One of the most distinguished film makers among Ray’s younger contemporaries, Adoor Gopalakrishnan, as an auteur, does not like comparisons. However, comparisons with Ray are unavoidable because his cinematic ideology has a strong base in Ray’s, including the broad humanism in his films. This is the reason why Ray crops up as a constant point of reference in Gautaman Bhaskaran’s book. Instead of undermining Adoor’s originality, these comparisons have highlighted it, because it is only by noting an artist’s starting point that one can profitably examine his points of departure and his power of assimilation. One cannot deny that a worthwhile creative process is invariably intertextual.

In this biography, Bhaskaran scrutinizes the minute details that make up Adoor Gopalakrishnan, the film maker. He discusses the latter’s formative years, the community he belongs to and especially the kind of people he saw around him — people who later appeared in his films, in the form of his characters. Readers discover Adoor’s abiding interest in the dance and music traditions of Kerala. He was particularly fascinated with Kathakali, an indigenous dance form of the state. Critics like Chidananda Das Gupta have found that some of Adoor’s cinematic methods can be traced back to the Kathakali tradition — for example, his method of “masking reality behind artifice”, and the “slow, deliberate and stylistic” movements of some of his characters. This gives readers an insight into Adoor’s artistic mindset.

Bhaskaran also dwells at length on Adoor’s long affair with theatre. It began during his childhood, and endured even after he had studied for a year at the Film and Television Institute of India, in Pune. Bhaskaran shows how, even when the lure of celluloid successfully won him over, his experiences with theatre served him well while writing scripts.

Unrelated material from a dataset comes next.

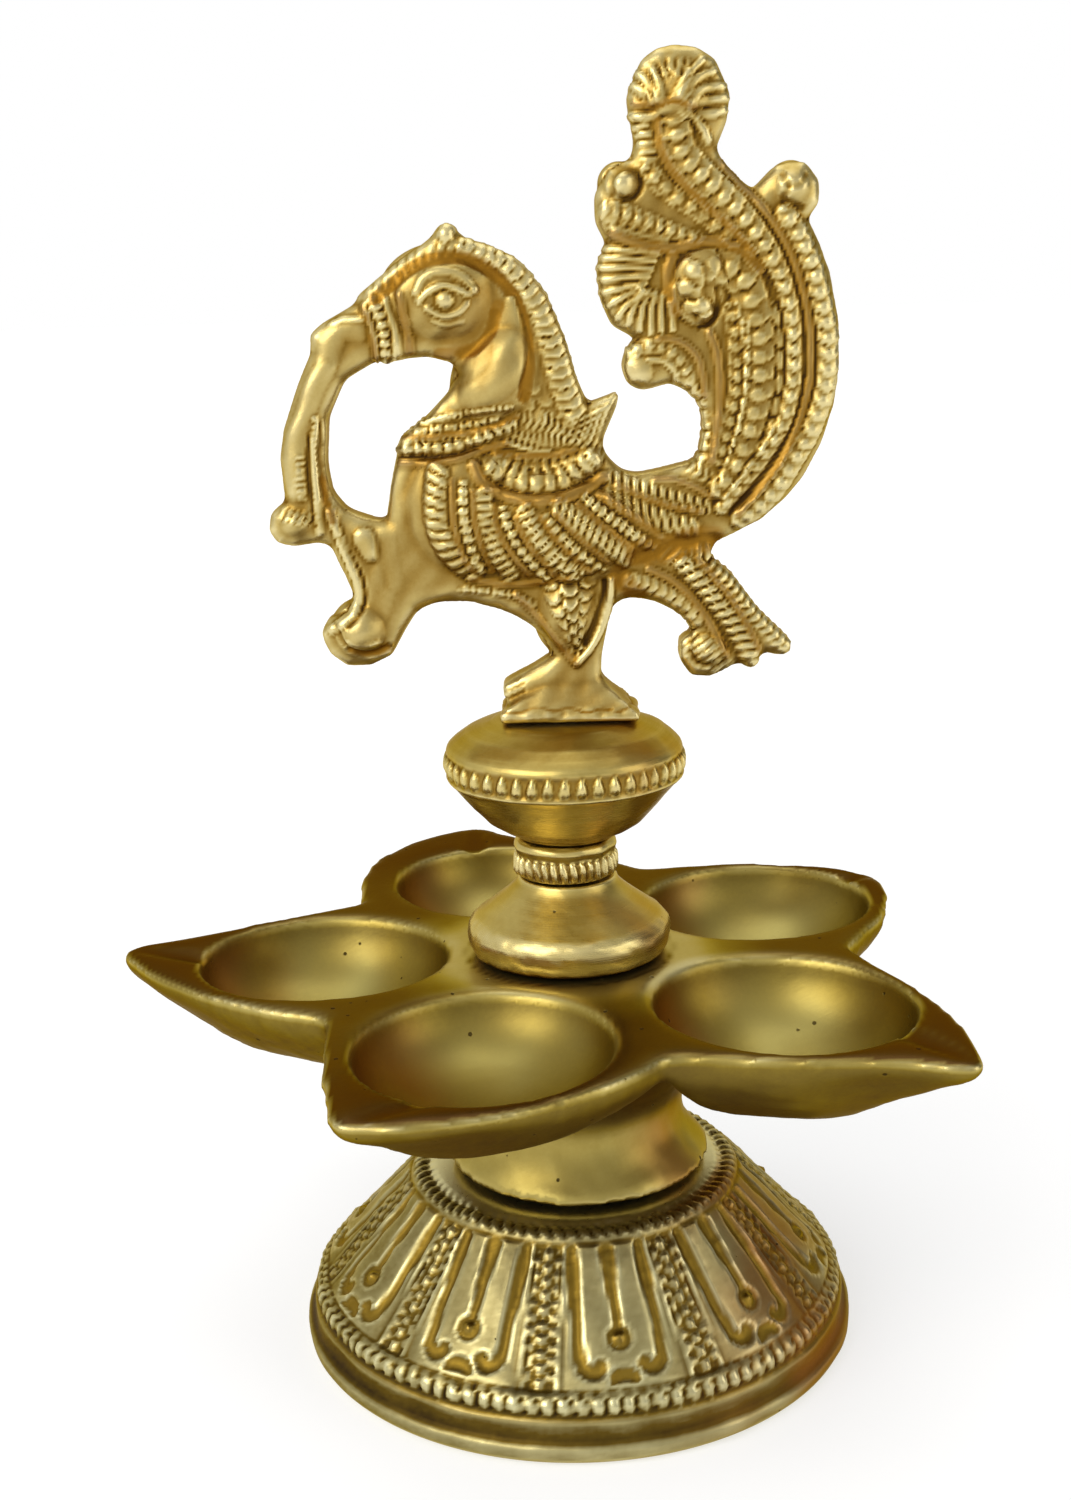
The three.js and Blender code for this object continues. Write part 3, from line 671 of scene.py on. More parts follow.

The charm of a biography lies in the little anecdotes it contains. These unravel some new facets of one’s persona. Bhaskaran narrates how Adoor, then a boy of seven, “wept the whole evening” when he learnt about Gandhi’s death. The poignancy of that feeling is translated in his film Kathapurushan. Interestingly, from that day, Adoor became a Gandhian. Another incident illustrates his contempt for comparison. Once, on a flight to Europe, a stewardess told him that he looked like Albert Einstein. Pat came the retort, “That is not a compliment”.

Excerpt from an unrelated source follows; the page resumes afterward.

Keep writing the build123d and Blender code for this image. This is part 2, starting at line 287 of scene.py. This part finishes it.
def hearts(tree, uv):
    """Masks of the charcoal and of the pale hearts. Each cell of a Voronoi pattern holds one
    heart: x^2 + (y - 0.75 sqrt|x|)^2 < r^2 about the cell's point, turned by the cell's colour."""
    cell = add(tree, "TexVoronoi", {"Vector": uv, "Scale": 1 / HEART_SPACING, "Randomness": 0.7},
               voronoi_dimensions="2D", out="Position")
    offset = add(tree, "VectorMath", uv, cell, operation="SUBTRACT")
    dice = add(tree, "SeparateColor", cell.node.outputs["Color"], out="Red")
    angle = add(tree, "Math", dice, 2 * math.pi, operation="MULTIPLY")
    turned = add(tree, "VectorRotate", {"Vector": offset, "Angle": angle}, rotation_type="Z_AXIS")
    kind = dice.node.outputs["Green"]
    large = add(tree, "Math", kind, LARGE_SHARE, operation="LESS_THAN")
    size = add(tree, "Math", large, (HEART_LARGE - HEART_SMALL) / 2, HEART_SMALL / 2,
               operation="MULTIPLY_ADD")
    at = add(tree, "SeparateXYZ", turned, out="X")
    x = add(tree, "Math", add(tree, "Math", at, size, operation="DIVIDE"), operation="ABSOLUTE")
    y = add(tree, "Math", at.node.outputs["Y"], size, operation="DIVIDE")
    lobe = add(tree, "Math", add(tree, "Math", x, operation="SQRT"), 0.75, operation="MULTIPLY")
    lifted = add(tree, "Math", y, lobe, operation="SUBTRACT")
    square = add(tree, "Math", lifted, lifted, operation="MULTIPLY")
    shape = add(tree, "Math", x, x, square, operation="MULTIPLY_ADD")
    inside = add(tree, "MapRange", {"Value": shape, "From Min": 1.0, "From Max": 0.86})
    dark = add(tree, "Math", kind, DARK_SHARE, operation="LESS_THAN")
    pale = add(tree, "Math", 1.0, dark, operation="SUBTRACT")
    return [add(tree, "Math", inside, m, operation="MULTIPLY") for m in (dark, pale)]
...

Adoor’s deep sympathy for his actors, human and non-human, is evident from the following incident. There is a scene in his Elippathayam (The Rat Trap) where a rat is drowned. The rat was procured from a professional rodent catcher and kept with great care. The rodent, too, ‘acted with panache’. On the day when the drowning was to occur, Adoor reminisces, “My heart was heavy with a feeling of guilt”. Here, Adoor the humanist fought with Adoor the artist, and the latter’s victory was clearly hard-won.

One also learns of Adoor’s use of background music, as well as his painstaking method of recording real-life sounds for his films. For the latter, according to Bhaskaran, Adoor owes a lot to Ritwik Ghatak’s Meghe Dhaka Tara. The second part of the biography includes analyses of Adoor’s films, both individually and in general. The book efficiently captures the dialogue between the man and the artist in Adoor, showing where they complemented each other and where they merged. The ‘distilled simplicity’ of his works springs from this symbiosis.